National Museum of Mali
The National Museum of Malí (French: Musée national du Mali) is an archaeological and anthropological museum of African art is located in Bamako, the capital of Mali. It presents permanent and temporary exhibits on the history of Mali, as well as the musical instruments, dress, and ritual objects associated with Mali's various ethnic groups. Concrete models of several important cultural landmarks, such as the mosques of Djenné and Timbuktu are displayed outside on the grounds of the museum.
The Museum of African Art began under French colonial rule as the Sudanese Museum, part of the Institut Français d’Afrique Noire (IFAN) under Théodore Monod. It was opened on February 14, 1953, under the direction of Ukrainian archaeologist Y. Shumowskyi. Archaeologist Y. Shumovskyi had worked in the museum for nine years, gathering a significant portion (nearly 3000) of the holdings.

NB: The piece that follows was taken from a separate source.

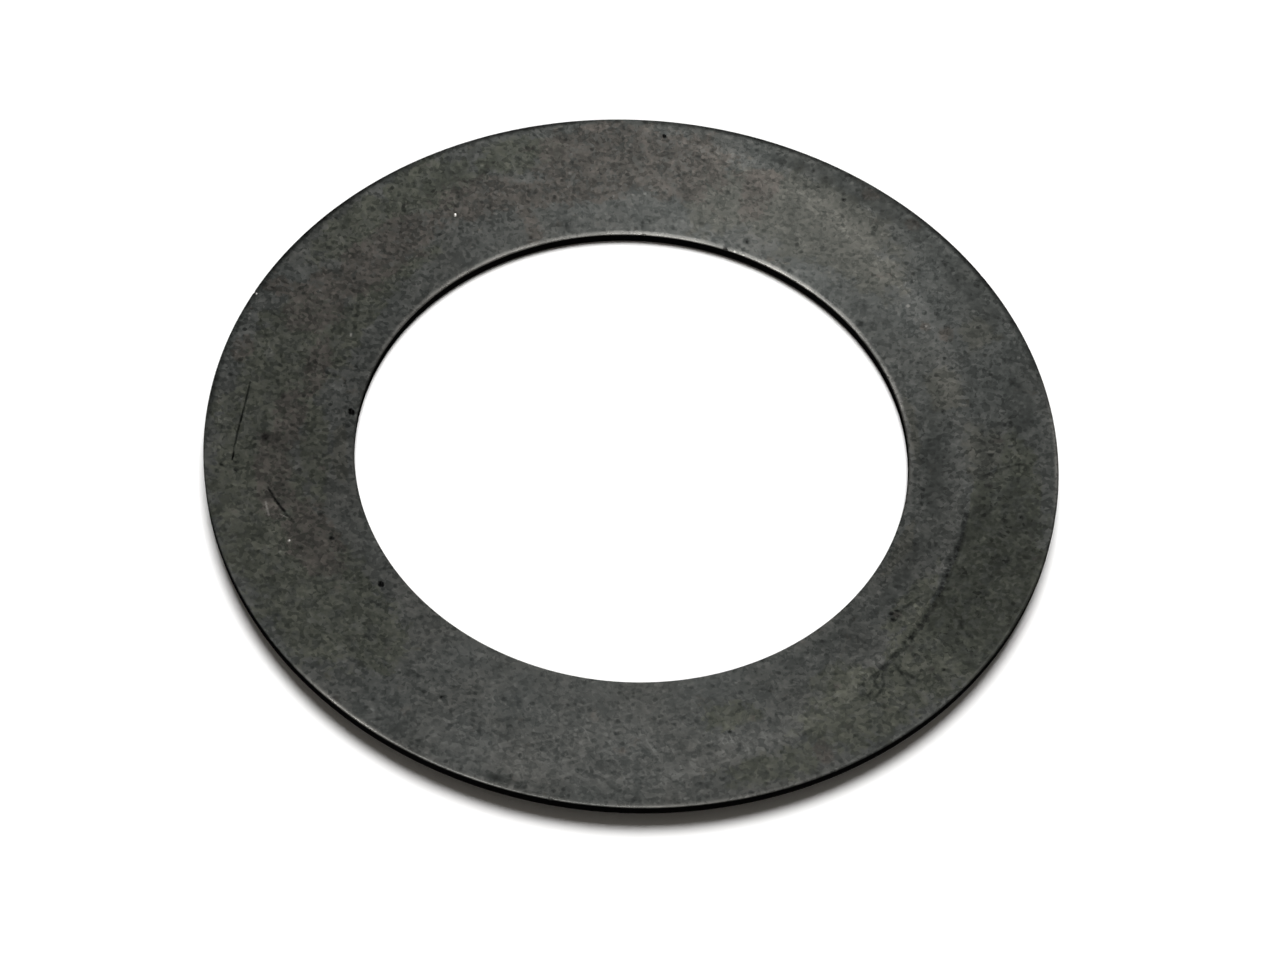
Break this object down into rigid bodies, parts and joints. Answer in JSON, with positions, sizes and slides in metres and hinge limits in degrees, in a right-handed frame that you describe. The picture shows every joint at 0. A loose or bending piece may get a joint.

With the independence of the Republic of Mali in 1960, the Sudanese Museum became the Museum, with the new objectives of promoting national unity and celebrating Malian traditional culture. However, lack of financial means and absence of qualified personnel caused some deterioration in the museum's collections.
On March 30, 1956, the National Museum of African Art moved into a new cemented structure, created by architect Jean-Loup Pivin from traditional Malian designs. Since the 1996 election of former archaeologist Alpha Oumar Konaré to Mali's presidency, the museum's funding has increased considerably, leaving it among the best in West Africa.